Suggested deployment flow
Zero downtime deployment requires several conditions:
- Multiple application instances are available; the application must remain operational even when one instance is restarted;
- A load balancer is placed in front of the instances;
- The application should work correctly before, during, and after migrations;
- The application should function correctly before, during, and after instance updates;
- Communicate each step of your deployment.
Deployment Steps:
- Do your code checks (lint, build, check migrations, code security checks)
- Apply the pre-code-deployment migrations (
safemigrate
command)- Rollback migration if it fails and abort the deployment
- Deploy the code using rolling release strategy
- Apply the post-code-deployment migrations (
migrate
command)- Rollback the migration if it fails
CircleCI example:
version: 2.1
orbs:
slack: circleci/slack@4.1.0 # Use the latest version of the Slack orb
commands: # a reusable command with parameters
slack-notification:
parameters:
text:
default: ""
type: string
channel:
default: "#" # Specify your channel
type: string
event:
type: enum
enum: ["fail", "pass", "always"]
default: always
steps:
- slack/notify:
channel: "<<parameters.channel>>"
event: <<parameters.event>>
custom: |
{
"blocks": [
{
"type": "header",
"text": {
"type": "plain_text",
"text": "<<parameters.text>>"
}
},
{
"type": "section",
"fields": [
{
"type": "mrkdwn",
"text": "*Author*: $CIRCLE_USERNAME"
}
]
},
{
"type": "actions",
"elements": [
{
"type": "button",
"text": {
"type": "plain_text",
"text": "View Workflow"
},
"url": "${CIRCLE_BUILD_URL}"
}
]
}
]
}
jobs:
deploy:
docker:
- image: circleci/python:3.9
steps:
- checkout
# Notify start of code checks
- slack-notification:
channel: "#your-channel"
text: "Starting code checks..."
# Code checks
- run:
name: Lint Code
command: |
flake8 .
- run:
name: Run Tests
command: |
pytest
- run:
name: Check Migrations
command: |
python manage.py makemigrations --check --dry-run
- run:
name: Code Security Checks
command: |
bandit -r.
# Notify start of pre-code-deployment migrations
- slack-notification:
channel: "#your-channel"
text: "Applying pre-code-deployment migrations..."

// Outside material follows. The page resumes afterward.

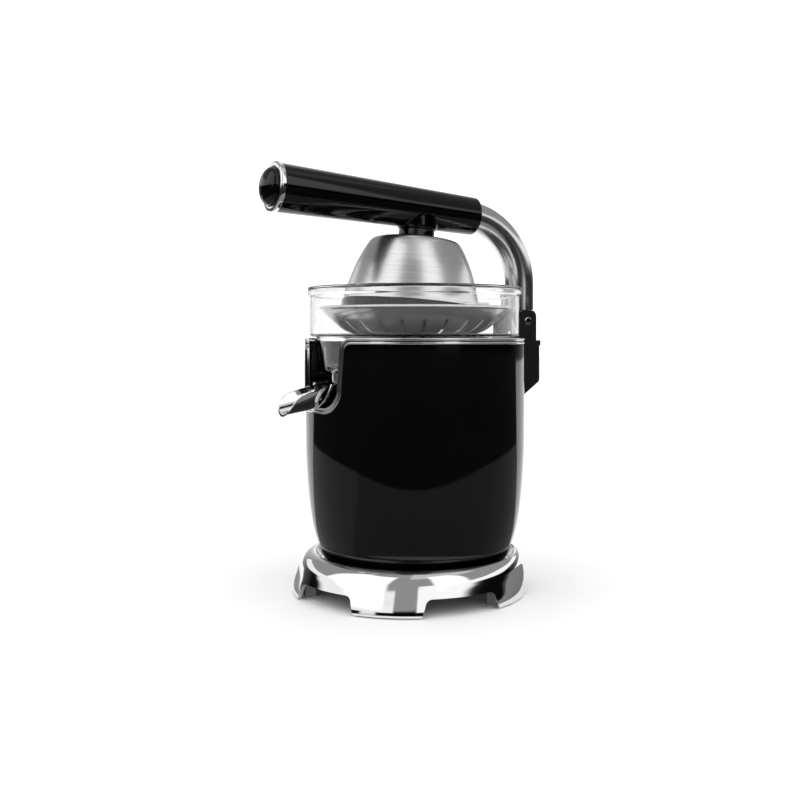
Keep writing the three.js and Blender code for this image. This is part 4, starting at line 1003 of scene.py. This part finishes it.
def add_floor():
    """A pale table."""
    half = FLOOR_HALF
    corners = [(-half, -half, 0), (half, -half, 0), (half, half, 0), (-half, half, 0)]
    floor = make_object("floor", corners, [(0, 1, 2, 3)])
    material, tree, shader = start_material("pale_floor", (0.93, 0.93, 0.93), 0.0, 0.9)
    tint(tree, noise_field(tree, 8), shader.inputs["Base Color"], (0.92, 0.92, 0.92), (0.94, 0.94, 0.94))
    floor.data.materials.append(material)


def add_cards():
    """Black, grey and pale cards just over the table on the camera's side. Only reflections see
    them: they keep the white table out of the gloss."""
    out = towards_camera()
    heading = math.degrees(math.atan2(out.y, out.x))
    left, right = heading - CARD_SPREAD, heading + CARD_SPREAD

    def flag_edge(end_turn):
        """Where the black flag starts, from the left end round to end_turn."""
        points = []
        for turn in range(-CARD_SPREAD, end_turn + 1, CARD_STEP):
            radius = 355 + 225 * (turn / 75) ** 2
            angle = math.radians(heading + turn)
            points.append((radius * math.cos(angle), radius * math.sin(angle)))
        return points

    edge = flag_edge(CARD_SPREAD)
    left_edge = flag_edge(-PALE_CARD_START)
    outside = arc((0, 0), CARD_REACH, right, left, 40)
    beside = arc((0, 0), CARD_START, right, left, 40)
    beside_left = arc((0, 0), CARD_START, heading - PALE_CARD_START, left, 12)
    cards = (("black_flag", edge + outside, 0.5, 0.002), ("grey_card", edge + beside, 0.6, 0.17),
             ("pale_card", left_edge + beside_left, 0.9, 0.26))
    for name, outline, height, brightness in cards:
        card = extrude(name, outline, height, height + 0.2, "Z")
        card.data.materials.append(start_material(name, (brightness,) * 3, 0.0, 1.0)[0])
        for ray in ("camera", "diffuse", "transmission", "volume_scatter", "shadow"):
            setattr(card, f"visible_{ray}", False)


def add_lights():
    """Two broad lights for gentle form and contact shadow."""
    out = towards_camera()
    right = Vector((-out.y, out.x, 0))
    for name, side, height, power in (("key", -0.9, 1.3, 2.5), ("fill", 0.9, 1.2, 2)):
        data = bpy.data.lights.new(name, "AREA")
        data.size = 0.9
        data.energy = power
        light = bpy.data.objects.new(name, data)
        bpy.context.scene.collection.objects.link(light)
        light.location = AXIS + out * 0.7 + right * side + Vector((0, 0, height))
        aim = light.location - (AXIS + Vector((0, 0, 0.12)))
        light.rotation_euler = aim.to_track_quat("Z", "Y").to_euler()
        light.visible_glossy = False
        light.visible_camera = False


bpy.context.scene.view_settings.view_transform = "Standard"
add_camera()
add_world()
add_floor()
add_cards()
add_lights()
build_object()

# Pre-code-deployment migrations
- run:
name: Apply Pre-Code-Deployment Migrations
command: |
python manage.py safemigrate
- slack-notification:
event: fail
channel: "#your-channel"
text: "Pre-code-deployment migration failed."
- run:
when: on_fail
name: Rollback Pre-Code-Deployment
command: |
echo "Rolling back pre-code-deployment migration."
# Notify start of code deployment
- slack-notification:
channel: "#your-channel"
text: "Deploying code..."
# Deploy the code using rolling release strategy
- run:
name: Deploy Code
command: |
heroku git:push -a your-app-name
- slack-notification:
event: fail
channel: "#your-channel"
text: "Deployment failed."
- run:
when: on_fail
name: Rollback Deployment
command: |
echo "Rolling back deployment."
# Notify start of post-code-deployment migrations
- slack-notification:
channel: "#your-channel"
text: "Applying post-code-deployment migrations..."
# Post-code-deployment migrations
- run:
name: Apply Post-Code-Deployment Migrations
command: |
python manage.py migrate
- slack-notification:
event: fail
channel: "#your-channel"
text: "Post-code-deployment migration failed."
- run:
when: on_fail
name: Rollback Post-Code-Deployment
command: |
echo "Rolling back post-code-deployment migration."
#Notify start of application restart
- slack-notification:
channel: "#your-channel"
text: "Restarting application instances..."
# Optional: Restart application instances if necessary
- run:
name: Restart Application Instances
command: |
heroku ps: restart -a your-app-name
# Notify successful deployment
- slack-notification:
channel: "#your-channel"
text: "Deployment successful!"
workflows:
version: 2
deploy:
jobs:
- deploy:
context: your-context
If your deployment doesn't satisfy these conditions, consider breaking it into smaller, manageable deployments. You can also use other code release strategies; remember to allow migrations to be applied before and after the new code is running on the production environment.
Conclusion: Keeping Your Product Alive and Thriving
Zero downtime is not just a technical goal; it's a strategic imperative. It ensures a positive user experience, builds trust, and allows your business to thrive in today's competitive digital landscape. By embracing these strategies and best practices, you can create a robust and resilient product, deliver a seamless and uninterrupted user experience, and achieve high maturity in our development workflow.